Michael Spyker: I'm not sure if the cut out there was intentional, give everybody a few minutes to reflect on the pure unbridled execution that we're witnessing. But in my few minutes looking through the deck, I see you guys have 90,000 BOEs a day of asset potential in the near-term, productive capacity bucket. And you don't consume that until the early 2030Shelf Drillin. So you've got all these efficiencies that you're realizing and you can kind of move some of that infrastructure CapEx over to PGI potentially. Is there a possibility to -- when you have that money in the bank, you said to maybe keep growth capital flat and add more volume kind of thing if you keep delivering sequential capital efficiency improvements? Just kind of wondering, could we see a filling of this 90,000 BOEs a day of near-term capacity from the debottlenecking efforts, et cetera, pulled forward a little bit on the same capital budget kind of thing? Is that kind of a potential upside we can think about?
Grant Fagerheim: Yes.
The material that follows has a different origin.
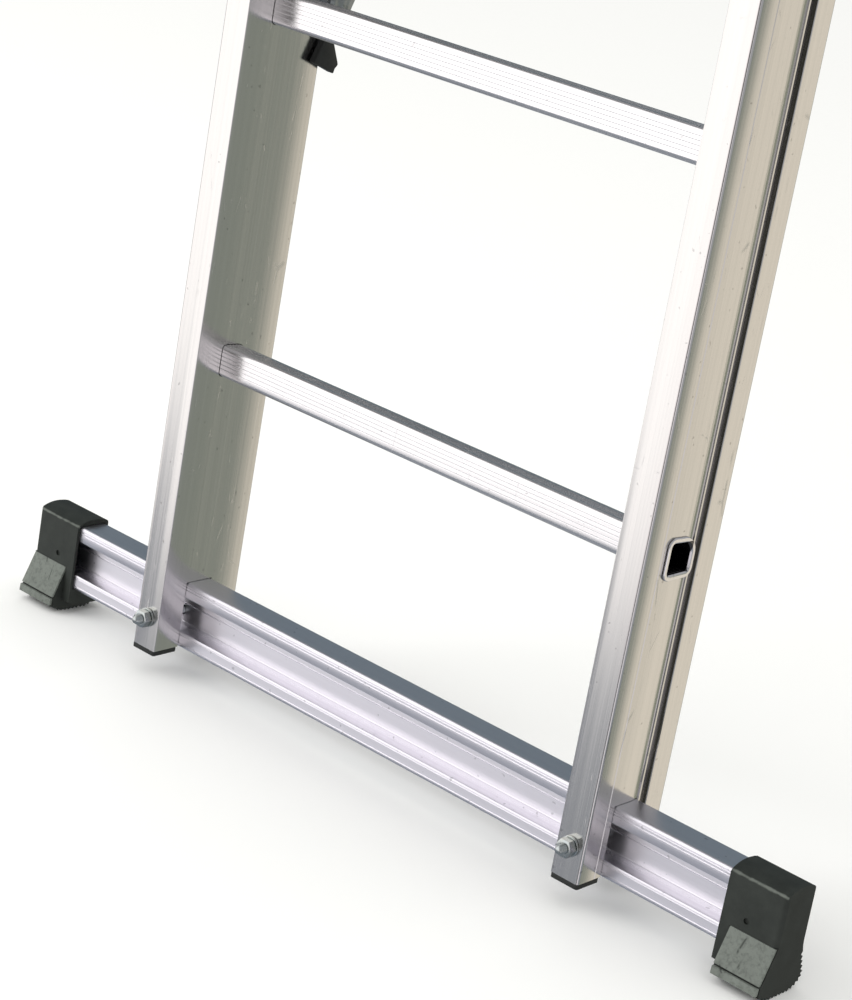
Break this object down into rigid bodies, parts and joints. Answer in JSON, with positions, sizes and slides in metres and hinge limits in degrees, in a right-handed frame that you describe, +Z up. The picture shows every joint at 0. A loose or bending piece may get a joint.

Thanks, Michael. I mean, so the way we're thinking about this is, obviously, yes, we do have the capacity runway through to an incremental 90,000 BOE per day. A lot of this reflects back on what the commodity price environment is of the day. So from our perspective, we think that we can continue to focus on our efficiencies of our capital program. But growing into this, the opportunity base that we do have is truly going to be what's the reflection of commodity prices and the cash generation that's being delivered off of the assets we do have. So I appreciate you realizing that we do have a lot of runway in front of us at this particular time, but it is going to be dependent upon commodity prices as we advance forward. We think we've got a very sound base plan in place and then being able to continue to grow into the excess capacity that we do have available to us.
Operator: Thank you. And at this time, gentlemen, we have no other questions registered. Please proceed.
Grant Fagerheim: Okay. Thank you, Sylvie, and thanks to each of you on the line today for your patience and with the technology glitch we experienced earlier. I do want to once again thank our entire Whitecap office and field staff for your dedication and efforts in 2025 and continuing into 2026. We look forward to updating you as shareholders on our progress through 2026 and into the future. All the best to each of you signing off for now. Cheers.
Operator: Thank you, sir. Ladies and gentlemen, this does indeed conclude your conference call for today. Once again, thank you for attending. And at this time, we do ask that you please disconnect.